-- Source excerpt --

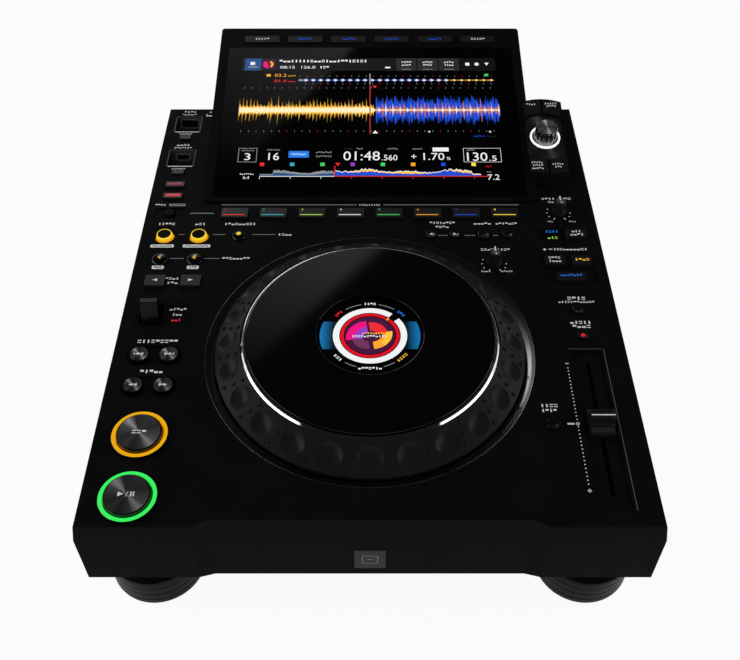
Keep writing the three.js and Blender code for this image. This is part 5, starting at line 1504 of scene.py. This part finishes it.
def main_wave():
    pick = random.Random(11)
    count = round((WAVE_RIGHT - WAVE_LEFT) / WAVE_STEP)
    xs = [WAVE_LEFT + WAVE_STEP * i for i in range(count + 1)]
    left = [x for x in xs if x <= WAVE_CHANGE]
    right = [x for x in xs if x >= WAVE_CHANGE]
    fade = [min(1, max(0.25, (WAVE_CHANGE - x) / 3)) for x in left]
    for side, shares, waves in ((left, fade, PLAYED_WAVES), (right, [1] * len(right), COMING_WAVES)):
        for layer, (color, least, reach, shift, beat, decay, low, high, chance) in enumerate(waves):
            heights = []
            for x, share in zip(side, shares):
                phase = (x + shift - WAVE_LEFT) % beat / beat
                spike = pick.uniform(low, high) if pick.random() < chance else low
                heights.append(share * (least + reach * math.exp(-decay * phase) * spike))
            band(color, side, [WAVE_ROW - height for height in heights],
                 [WAVE_ROW + height for height in heights], layer)


OVERVIEW_LEFT = -83.5
OVERVIEW_RIGHT = 84
OVERVIEW_BASE = 25.0
OVERVIEW_PLAYED = -27
OVERVIEW_STEPS = 190
OVERVIEW_SIGNS = 8
# Layers of the overview: colour, least and most share of its level, and layer
PLAYED_LEVELS = (("grey", 1.0, 1.0, 0), ("navy", 0.35, 0.6, 1))
COMING_LEVELS = (("amber", 1.0, 1.0, 0), ("blue", 0.4, 1.0, 1))


def overview():
    pick = random.Random(29)
    length, floor = OVERVIEW_RIGHT - OVERVIEW_LEFT, OVERVIEW_BASE
    xs = [OVERVIEW_LEFT + length * i / OVERVIEW_STEPS for i in range(OVERVIEW_STEPS + 1)]
    level = []
    for x in xs:
        share = (x - OVERVIEW_LEFT) / length
        swell = 4.6 + 1.9 * math.sin(share * 9.5) * math.sin(share * 23)
        quiet = 0.35 if share < 0.06 or share > 0.96 else 1
        level.append(max(1.2, swell * pick.uniform(0.75, 1.1)) * quiet)
    played = [i for i, x in enumerate(xs) if x <= OVERVIEW_PLAYED]
    ahead = [i for i, x in enumerate(xs) if x >= OVERVIEW_PLAYED]
    for chosen, levels in ((played, PLAYED_LEVELS), (ahead, COMING_LEVELS)):
        for color, least, most, layer in levels:
            shares = [least + (most - least) * (0.5 + 0.5 * math.sin(i / 9) * math.sin(i / 31))
                      for i in chosen]
            band(color, [xs[i] for i in chosen], [floor] * len(chosen),
                 [floor + level[i] * share for i, share in zip(chosen, shares)], layer)
    tops = [floor + level[i] for i in ahead]
    screen("white").ribbon([xs[i] for i in ahead], [top - 0.2 for top in tops], [top + 0.5 for top in tops],
                           SCREEN_LOW, SCREEN_HIGH)
    row = floor - 0.6
    bar("white", (OVERVIEW_LEFT + OVERVIEW_PLAYED) / 2, row, OVERVIEW_PLAYED - OVERVIEW_LEFT, 0.6)
    bar("red", (OVERVIEW_RIGHT + OVERVIEW_PLAYED) / 2 + 3, row, OVERVIEW_RIGHT - OVERVIEW_PLAYED + 6, 0.6)
    bar("red", OVERVIEW_PLAYED + 0.2, floor + 5, 0.7, 10, 3)
    for i in range(OVERVIEW_SIGNS):
        bar("white" if i < 3 else "red", OVERVIEW_LEFT + 23.2 * i, floor - 2.2, 0.4, 2.0)


HEADER_ROW = 145.2
HEADER_BOXES = (29.8, 47.3, 64.8)


def header():
    bar("dim", -1.0, HEADER_ROW, 208, 14.6)
    bar("navy", -96.0, HEADER_ROW, 13.2, 13.8, 1)
    bar("white", -96.4, 146.4, 3.8, 3.4, 2)
    bar("grey", -96.0, 142.2, 8.0, 1.2, 2)
    bar("plum", -83.2, 145.4, 10.4, 10.6, 1)
    screen("magenta").arc(0.3, 4.4, 180, 330, SCREEN_LOW, SCREEN_HIGH, 20, -83.4, HEADER_ROW)
    screen("orange").arc(2.2, 4.2, 20, 150, SCREEN_LOW, SCREEN_HIGH, 20, -83.4, 145.4)
    word("white", -38.5, 149.2, 72, 2.9, 91)
    number("08:15", -67.6, 142.0, 3.0, 12)
    number("126.0", -50.6, 142.0, 3.0, 11.5)
    word("white", -37.4, 142.0, 7.5, 2.6, 92)
    shape("white", round_rectangle(14.5, 141.6, 4.4, 1.7, 0.8))
    for i, x in enumerate(HEADER_BOXES):
        bar("slate", x, HEADER_ROW, 16.4, 14.6, 1)
        word("white", x, 147.9, 8.0, 1.8, 93 + i, SCREEN_LOW + INK / 2)
        word("white", x, 144.6, 7.4, 1.8, 97 + i, SCREEN_LOW + INK / 2)
        bar("grey", x, 139.6, 8.0, 0.5, 2)
    shape("white", round_rectangle(80.0, 145.6, 3.4, 3.4, 0.8))
    screen("white").arc(0.7, 1.8, 0, 359.9, SCREEN_LOW, SCREEN_HIGH, 20, 87.6, 145.6)
    shape("white", [(94.0, 147.2), (95.8, 144.0), (97.6, 147.2)])


TICK_PITCH = 6.0
PHASE_ROW = 127.0
PHASE_COUNT = 26
PHASE_PLAYED = 20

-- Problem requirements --
Go through the listing and copy all of it exactly.

-- Exercise output --
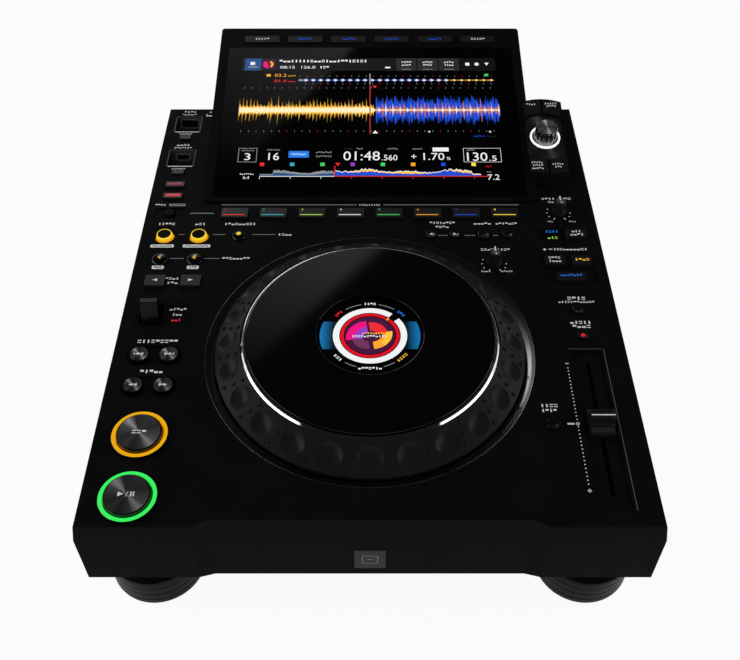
Keep writing the three.js and Blender code for this image. This is part 5, starting at line 1504 of scene.py. This part finishes it.
def main_wave():
    pick = random.Random(11)
    count = round((WAVE_RIGHT - WAVE_LEFT) / WAVE_STEP)
    xs = [WAVE_LEFT + WAVE_STEP * i for i in range(count + 1)]
    left = [x for x in xs if x <= WAVE_CHANGE]
    right = [x for x in xs if x >= WAVE_CHANGE]
    fade = [min(1, max(0.25, (WAVE_CHANGE - x) / 3)) for x in left]
    for side, shares, waves in ((left, fade, PLAYED_WAVES), (right, [1] * len(right), COMING_WAVES)):
        for layer, (color, least, reach, shift, beat, decay, low, high, chance) in enumerate(waves):
            heights = []
            for x, share in zip(side, shares):
                phase = (x + shift - WAVE_LEFT) % beat / beat
                spike = pick.uniform(low, high) if pick.random() < chance else low
                heights.append(share * (least + reach * math.exp(-decay * phase) * spike))
            band(color, side, [WAVE_ROW - height for height in heights],
                 [WAVE_ROW + height for height in heights], layer)


OVERVIEW_LEFT = -83.5
OVERVIEW_RIGHT = 84
OVERVIEW_BASE = 25.0
OVERVIEW_PLAYED = -27
OVERVIEW_STEPS = 190
OVERVIEW_SIGNS = 8
# Layers of the overview: colour, least and most share of its level, and layer
PLAYED_LEVELS = (("grey", 1.0, 1.0, 0), ("navy", 0.35, 0.6, 1))
COMING_LEVELS = (("amber", 1.0, 1.0, 0), ("blue", 0.4, 1.0, 1))


def overview():
    pick = random.Random(29)
    length, floor = OVERVIEW_RIGHT - OVERVIEW_LEFT, OVERVIEW_BASE
    xs = [OVERVIEW_LEFT + length * i / OVERVIEW_STEPS for i in range(OVERVIEW_STEPS + 1)]
    level = []
    for x in xs:
        share = (x - OVERVIEW_LEFT) / length
        swell = 4.6 + 1.9 * math.sin(share * 9.5) * math.sin(share * 23)
        quiet = 0.35 if share < 0.06 or share > 0.96 else 1
        level.append(max(1.2, swell * pick.uniform(0.75, 1.1)) * quiet)
    played = [i for i, x in enumerate(xs) if x <= OVERVIEW_PLAYED]
    ahead = [i for i, x in enumerate(xs) if x >= OVERVIEW_PLAYED]
    for chosen, levels in ((played, PLAYED_LEVELS), (ahead, COMING_LEVELS)):
        for color, least, most, layer in levels:
            shares = [least + (most - least) * (0.5 + 0.5 * math.sin(i / 9) * math.sin(i / 31))
                      for i in chosen]
            band(color, [xs[i] for i in chosen], [floor] * len(chosen),
                 [floor + level[i] * share for i, share in zip(chosen, shares)], layer)
    tops = [floor + level[i] for i in ahead]
    screen("white").ribbon([xs[i] for i in ahead], [top - 0.2 for top in tops], [top + 0.5 for top in tops],
                           SCREEN_LOW, SCREEN_HIGH)
    row = floor - 0.6
    bar("white", (OVERVIEW_LEFT + OVERVIEW_PLAYED) / 2, row, OVERVIEW_PLAYED - OVERVIEW_LEFT, 0.6)
    bar("red", (OVERVIEW_RIGHT + OVERVIEW_PLAYED) / 2 + 3, row, OVERVIEW_RIGHT - OVERVIEW_PLAYED + 6, 0.6)
    bar("red", OVERVIEW_PLAYED + 0.2, floor + 5, 0.7, 10, 3)
    for i in range(OVERVIEW_SIGNS):
        bar("white" if i < 3 else "red", OVERVIEW_LEFT + 23.2 * i, floor - 2.2, 0.4, 2.0)


HEADER_ROW = 145.2
HEADER_BOXES = (29.8, 47.3, 64.8)


def header():
    bar("dim", -1.0, HEADER_ROW, 208, 14.6)
    bar("navy", -96.0, HEADER_ROW, 13.2, 13.8, 1)
    bar("white", -96.4, 146.4, 3.8, 3.4, 2)
    bar("grey", -96.0, 142.2, 8.0, 1.2, 2)
    bar("plum", -83.2, 145.4, 10.4, 10.6, 1)
    screen("magenta").arc(0.3, 4.4, 180, 330, SCREEN_LOW, SCREEN_HIGH, 20, -83.4, HEADER_ROW)
    screen("orange").arc(2.2, 4.2, 20, 150, SCREEN_LOW, SCREEN_HIGH, 20, -83.4, 145.4)
    word("white", -38.5, 149.2, 72, 2.9, 91)
    number("08:15", -67.6, 142.0, 3.0, 12)
    number("126.0", -50.6, 142.0, 3.0, 11.5)
    word("white", -37.4, 142.0, 7.5, 2.6, 92)
    shape("white", round_rectangle(14.5, 141.6, 4.4, 1.7, 0.8))
    for i, x in enumerate(HEADER_BOXES):
        bar("slate", x, HEADER_ROW, 16.4, 14.6, 1)
        word("white", x, 147.9, 8.0, 1.8, 93 + i, SCREEN_LOW + INK / 2)
        word("white", x, 144.6, 7.4, 1.8, 97 + i, SCREEN_LOW + INK / 2)
        bar("grey", x, 139.6, 8.0, 0.5, 2)
    shape("white", round_rectangle(80.0, 145.6, 3.4, 3.4, 0.8))
    screen("white").arc(0.7, 1.8, 0, 359.9, SCREEN_LOW, SCREEN_HIGH, 20, 87.6, 145.6)
    shape("white", [(94.0, 147.2), (95.8, 144.0), (97.6, 147.2)])


TICK_PITCH = 6.0
PHASE_ROW = 127.0
PHASE_COUNT = 26
PHASE_PLAYED = 20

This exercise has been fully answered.